A 4th grader in Gilbert was diagnosed with the mumps last week. Had all the staff and faculty in the school been previously vaccinated for the mumps at the school- it really would’ve been no big deal. But, it turns out that 19 kids at the school hadn’t been vaccinated for the mumps (mainly because their parents chose to sign exemptions from our vaccination requirements).

As a result, the 19 previously unvaccinated kids can’t go to class for about a month. Of course- the public health system doesn’t want to exclude the unvaccinated kids from school, but there’s really no other choice at this point- because it’s the only tool left to stop a potential cascade of new cases. Mumps can be pretty serious and spreads easily. It’s a virus that causes swelling in the salivary glands, high fever, loss of appetite and fatigue. There can be a lot of serious complications including meningitis, spontaneous abortions in pregnant women, and sterility in males. It’s spread by sneezing, coughing, contact with mucus membrane secretions, etc. My mom says it almost killed me in 1962.

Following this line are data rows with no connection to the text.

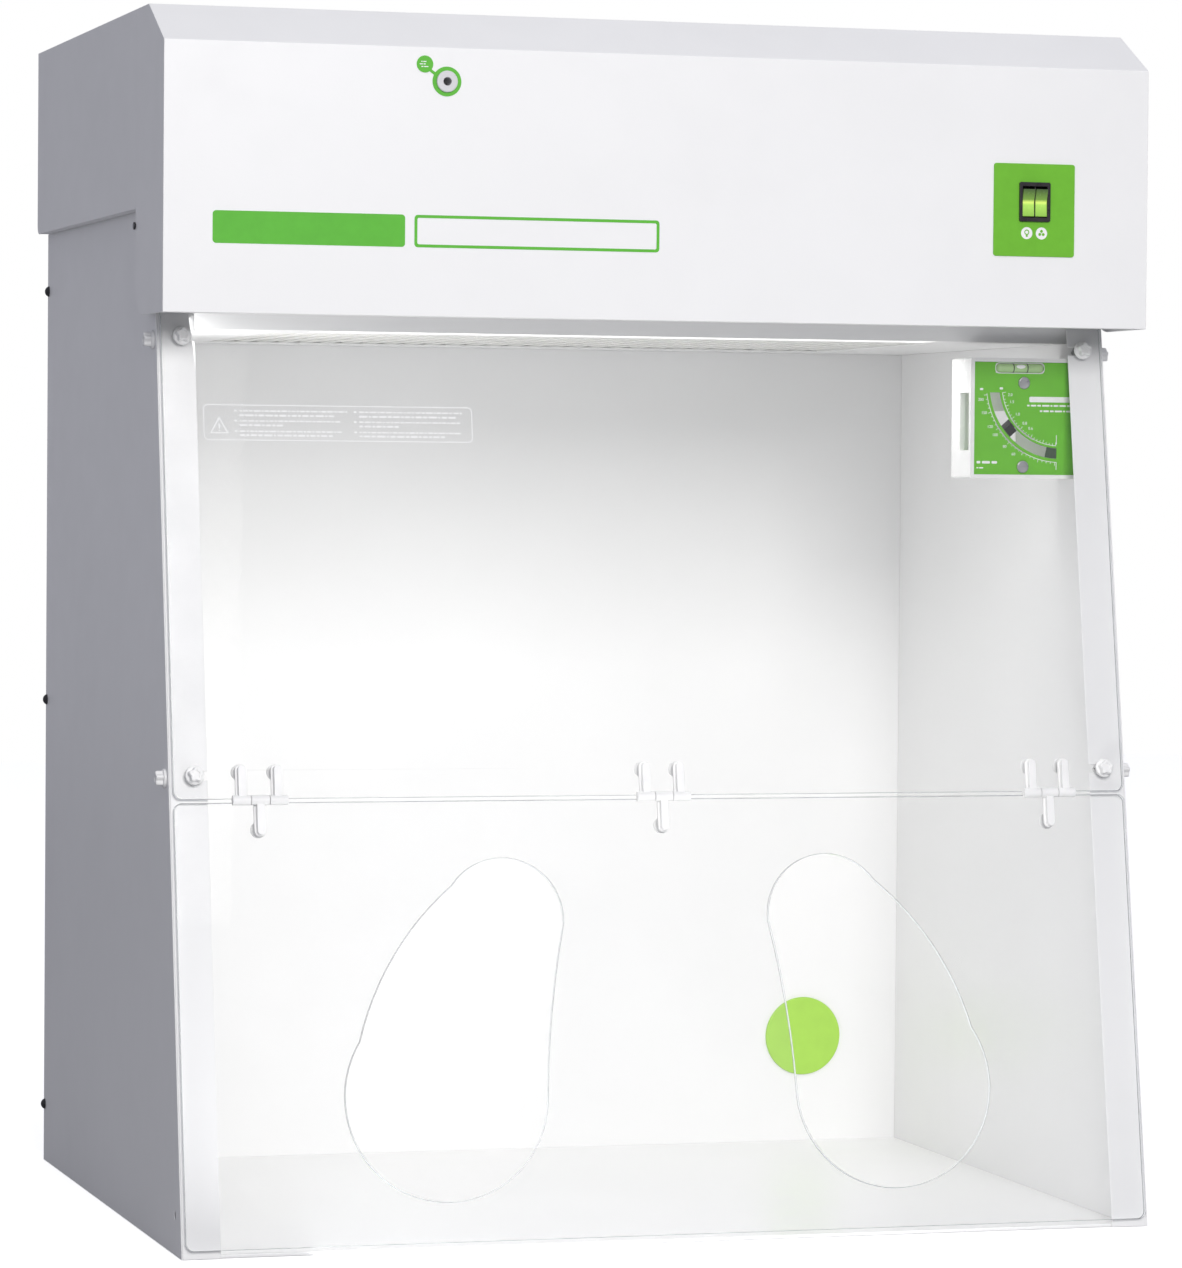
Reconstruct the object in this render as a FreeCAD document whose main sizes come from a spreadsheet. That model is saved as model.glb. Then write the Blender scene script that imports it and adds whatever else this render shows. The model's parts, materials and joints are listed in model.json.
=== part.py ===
import FreeCAD, Part
import math
import os

import Sketcher

# A ductless bench fume hood. Millimetres, +Z up. The front faces -Y and the right side is +X.
# The origin is at the bottom centre of the whole hood.
# Depths are counted backwards from the header's front face, which stands at face_y.

DOCUMENT = FreeCAD.newDocument("fume_hood")

DRIVING_SIZES = {
    # header
    "header_width": 870.0,
    "header_top": 1034.0,
    "header_foot": 775.5,
    "slope_foot": 999.5,
    "slope_depth": 65.0,
    "cover_depth": 117.0,
    "header_depth": 588.0,
    "header_skirt": 865.5,
    "header_sheet": 1.5,
    "face_y": -267.57,
    # cabin and shell
    "cabin_half": 405.0,
    "shell_half": 425.0,
    "cabin_back": 542.5,
    "shell_back": 586.0,
    "side_top": 890.0,
    "ceiling": 765.0,
    "sheet": 1.2,
    "worktop_thick": 3.0,
    # leaning front
    "foot_ahead": 51.0,
    "lean_run": 129.4,
    "post_inner": 392.0,
    "post_sheet": 1.5,
    "post_flange": 25.0,
    "post_top": 845.0,
    "window_half": 422.0,
    "window_thick": 5.0,
    "window_top": 806.0,
    "seam": 376.3,
    "seam_gap": 3.0,
    "flap_foot": 6.5,
    # knobs
    "knob_across": 404.0,
    "knob_high": 768.0,
    "knob_low": 397.8,
    "knob_radius": 8.0,
    "side_knob_back": 13.0,
    "stud_radius": 3.0,
    # hinges
    "hinge_pitch": 350.0,
    "hinge_length": 47.0,
    "hinge_radius": 4.2,
    "hinge_reach": 30.0,
    "hinge_pin": 1.5,
    # air path
    "inlet_half": 300.0,
    "inlet_front": 170.0,
    "inlet_back": 490.0,
    "filter_half": 320.0,
    "filter_front": 150.0,
    "filter_back": 510.0,
    "filter_foot": 779.0,
    "filter_rise": 90.0,
    "fan_depth": 330.0,
    "fan_inlet": 84.0,
    "fan_radius": 140.0,
    # switch
    "switch_x": 329.5,
    "switch_z": 883.5,
    # air-speed gauge
    "gauge_left": 303.5,
    "gauge_front": 80.0,
    "gauge_foot": 645.0,
    "gauge_width": 101.5,
    "gauge_rise": 105.9,
    "gauge_deep": 48.0,
    "gauge_pivot_x": 387.0,
    "gauge_pivot_z": 728.0,
    # port in the back wall
    "port_x": 309.5,
    "port_z": 104.5,
    "port_radius": 37.5,
}

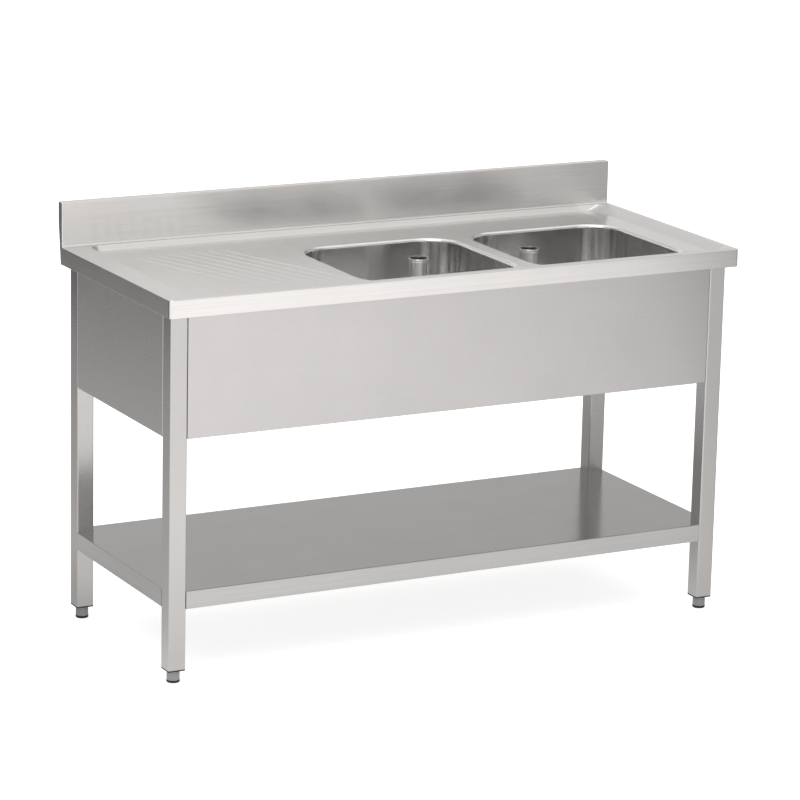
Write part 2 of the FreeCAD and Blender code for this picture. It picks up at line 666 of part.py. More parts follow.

Our official rules for this kind of situation say: “When a mumps case has been at a school or child care establishment, the administrator of the school or child care establishment, either personally or through a representative shall: a) Consult with the local health agency to determine who shall be excluded and how long each individual shall be excluded from the school or child care establishment, and b) Comply with the local health agency’s recommendations for exclusion.” The 26 day exclusion period ordered by Maricopa County represents a full “incubation period” after exposure- the minimum needed to ensure that mumps won’t spread to additional people in the school.

Dr. Bob England from Maricopa County Public Health said it best in the paper this week; “It matters whether people around you have been vaccinated. It matters at least as much as it matters whether you’ve been vaccinated. No vaccine is perfect. Even people who have been vaccinated can contract diseases if they’re exposed to them. The key is to never be exposed. That’s how we’ve made all those previously common childhood diseases so rare. It’s not that the vaccine is so perfect. It’s that you get enough people vaccinated that when one person comes in with a disease that germ has a hard time finding another person to jump to. It’s called the herd effect.

Overall, 95% of Maricopa County elementary school kids are up to speed on the mumps vaccine, but it’s not evenly distributed. Some schools are at 100%, but one Maricopa County school is only at about 50%! Our team does a detailed annual analysis of immunization rates by school and gives that info to each of the county health departments every year- so they can do some intervention work.